Famous French economist and author of “Capital in the Twenty-First Century” Thomas Piketty has finally received data about Croatian wages which he requested after his visit to Croatia at the beginning of April this year, reports Jutarnji List on October 20, 2015.

After the visit, Piketty asked the Croatian tax authorities to provide him with details of incomes of Croatian citizens. The Tax Administration has finally complied with his request so Piketty can now do what his knows best – study and analyze the inequality in Croatian society. He asked other countries for similar information as well.

The data on Croatian wages shows that in the first eight months of this year, all employees in Croatia received a total of 52.1 billion kuna of net wages. The amount of net wages in the first eight months of last year amounted to 50.1 billion kuna. The Finance Ministry has attributed the difference to changes in the income tax system, which represented a reduction of taxes in the amount of two billion kuna.

According to data from the Tax Administration, monthly net wages of about 1,353,000 Croatian employees amount to about six billion kuna.

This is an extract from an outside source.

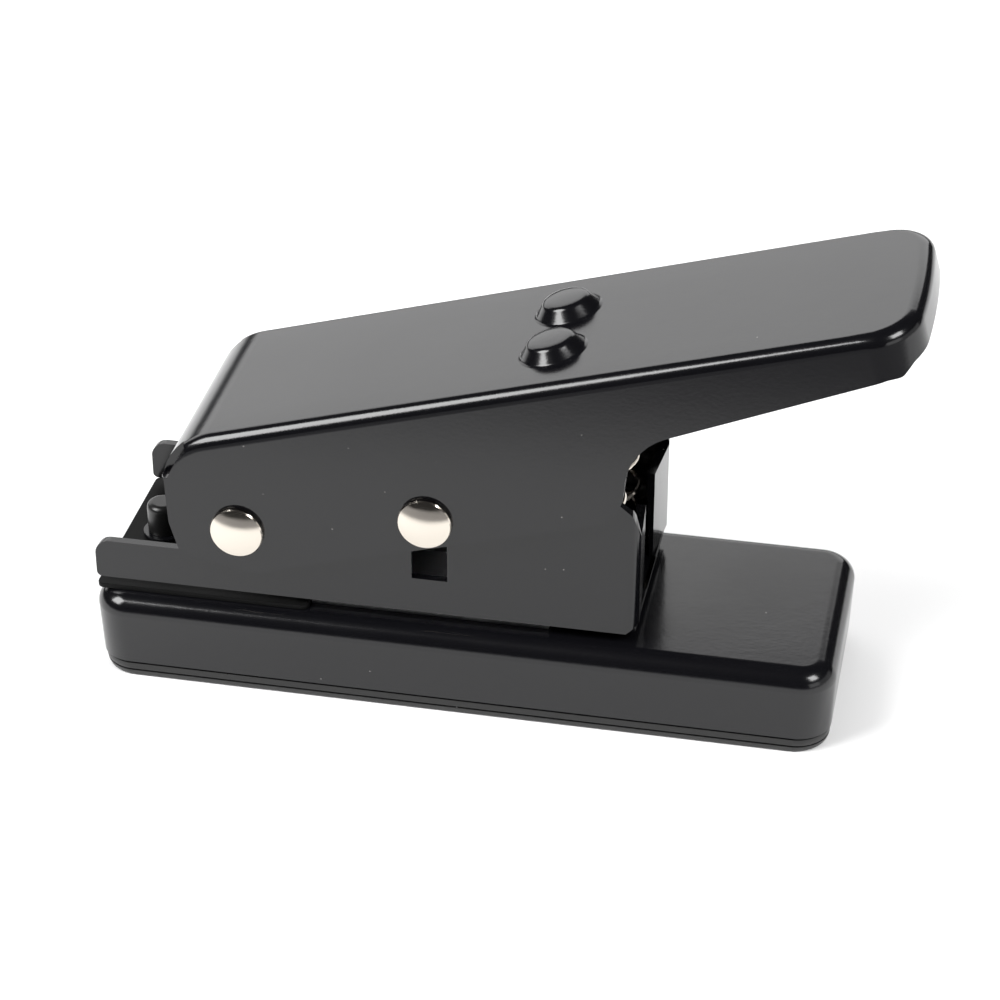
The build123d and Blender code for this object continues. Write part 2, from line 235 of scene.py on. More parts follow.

The net wages of Croatian employees were highest in July this year when they received about 6.8 billion kuna. On a monthly basis, apparently due to changes in the income tax system, the total amount of net wages in January this year increased from last year’s 6.1 billion kuna to 6.4 billion kuna. On an annual basis, the total net wages this year should reach about 78 billion kuna.

According to the latest annual data of the Tax Administration for 2013, nearly three-quarters of employees in Croatia earn less than the Croatian average salary, which is around 5,500 kuna. According to the Tax Administration, among Croatian employees, who are divided into 32 pay grades, the largest group represent those who earn between 2,000 and 2,500 kuna a month. There were 182,500 such employees, out of 1.5 million people who received wages during the year, or slightly more than 12 percent. As much as 20.6 percent of Croatian workers earned less than the minimum wage.